Memory utilization measures how much of the GPU’s total memory (VRAM) is in use, expressed as a percentage (%). It helps you track memory pressure and determine whether your workload fits in available GPU memory.

A high memory utilization (%) means most of the GPU’s memory is in use. If the value approaches 100%, the GPU may run out of memory, which can cause errors or reduce performance. If this happens often, consider using smaller batch sizes or models.

Thermal and Power

The thermal and power GPU metric graphs help you monitor GPU heat, throttling, and power consumption. These metrics help you determine whether performance limits come from thermal constraints, power limits, or workload intensity.

Compare temperature, throttling, and power metrics to understand whether performance limits come from heat, power constraints, or workload intensity. If you’re using AMD GPUs, also compare power throttling with thermal throttling and power usage to identify whether the GPU is being constrained by power limits, temperature, or both.

Core Temperature

Core temperature measures the heat of the GPU’s main processing die, expressed in degrees Celsius (°C). It helps you detect overheating that can cause throttling or reduced performance.

A stable core temperature within the GPU’s rated range indicates normal operation. Consistently high temperatures may cause throttling and reduce workload efficiency.

Memory Temperature

Memory temperature measures the heat of the GPU’s onboard memory modules (VRAM), expressed in degrees Celsius (°C). It helps you detect heat buildup that could affect memory reliability and performance.

Sustained high memory temperatures can cause throttling or reduce throughput in memory-intensive workloads. Consistently elevated temperatures may reduce performance.

Power Throttling (AMD GPUs)

Power throttling measures how long the GPU reduces performance to stay within its power limits, expressed as a percentage (%). It helps you identify when workloads push the GPU beyond its configured power envelope.

Short bursts of power throttling are normal under heavy load, but sustained or repeated power throttling may mean the GPU is operating near its maximum design power.
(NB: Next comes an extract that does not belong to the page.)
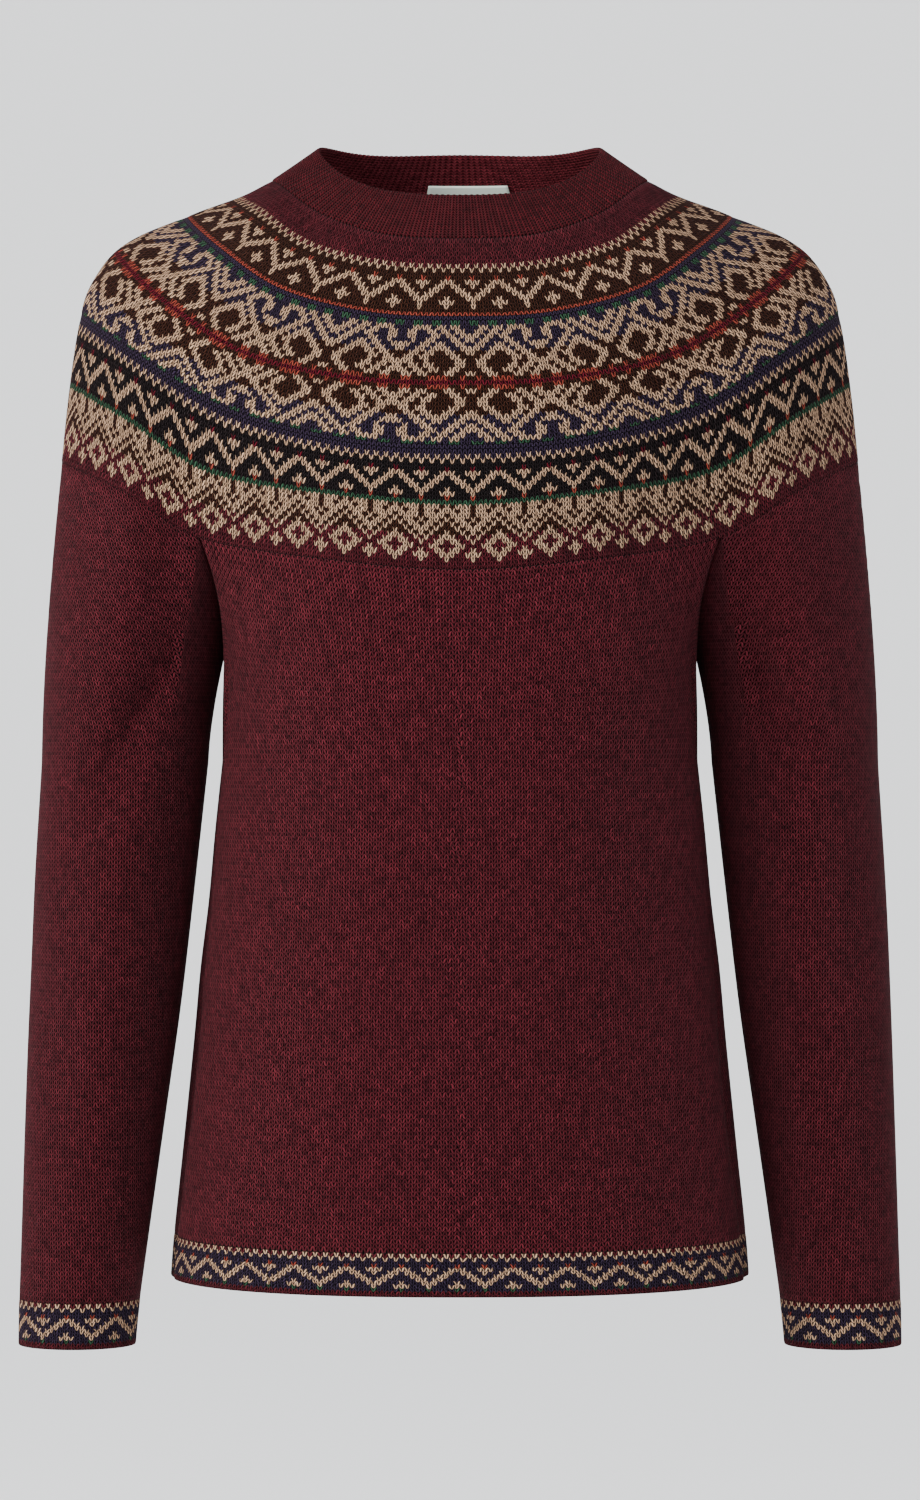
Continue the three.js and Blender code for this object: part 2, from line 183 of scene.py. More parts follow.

If this metric rises over time, review your workload’s power demand and consider reducing GPU utilization or enabling power management options.

Thermal Throttling

Thermal throttling measures how long the GPU reduces performance to prevent overheating, expressed as a percentage (%). It helps you detect temperature-related throttling that may affect sustained GPU performance.

Brief thermal throttling can occur during intensive workloads, but frequent or prolonged throttling usually means the GPU is overheating. If this value rises over time, review workload intensity and cooling conditions.

Power Usage

Power usage measures the GPU’s current power draw in watts (W). It helps you understand how much power your workload uses and whether the GPU operates near its power limits.

Power usage changes with workload intensity. A steady increase usually indicates sustained GPU activity, while sudden drops or spikes may indicate throttling, idle periods, or transitions between GPU tasks.

Use this metric with temperature and throttling data to determine whether performance limits come from power or thermal constraints.

Interconnect

Interconnect graphs show how data moves between the GPU and the rest of the system, and between GPUs in multi-GPU setups. These metrics help you identify communication bottlenecks that can limit workload performance.

Compare PCIe throughput and interconnect throughput to understand whether data movement between the GPU and host system, or between GPUs, may be limiting workload performance. If you’re using NVIDIA GPUs, comparing both metrics can help you distinguish between PCIe transfer overhead and GPU-to-GPU communication activity.

PCIe Throughput (NVIDIA GPUs)

PCIe throughput measures the data transfer rate between the GPU and the host system over the PCI Express (PCIe) bus, expressed in gigabits per second (Gbps). It helps you understand how much data moves between the GPU and CPU during workload execution.

Higher PCIe throughput usually indicates frequent data movement between the GPU and CPU, such as loading models, transferring tensors, or exchanging intermediate results. If throughput stays consistently high, consider optimizing transfers or increasing batch sizes to reduce PCIe overhead.

Interconnect Throughput

Interconnect throughput measures peer-to-peer data transfer between multiple GPUs over NVLink (NVIDIA) or XGMI (AMD), expressed in gigabits per second (Gbps). It shows how efficiently GPUs exchange data in multi-GPU configurations.

Consistently high NVLink or XGMI throughput indicates strong communication between GPUs, such as during distributed training or parallel computation. If these values drop unexpectedly, check for workload imbalance or driver configuration issues.

Errors

Error metric graphs help you monitor GPU memory reliability and detect hardware issues that may affect workload stability or data integrity. These metrics help you identify memory faults, track recurring hardware problems, and determine whether a GPU may need further investigation or replacement.

Compare error metrics with temperature and power metrics to understand whether hardware faults may be related to heat, power instability, or overall device health.

Uncorrectable ECC Errors

Uncorrectable ECC errors measure the number of double-bit memory errors detected by the GPU’s error-correcting code (ECC) system. This metric helps you identify memory instability or data integrity issues that may affect workload reliability.

A small number of ECC errors can occur over time, especially during sustained or memory-intensive workloads. Frequent or recurring ECC errors may indicate hardware degradation, excessive heat, or unstable power delivery.

If the count continues to rise, monitor temperature trends, check power stability, or replace the GPU to help prevent data corruption.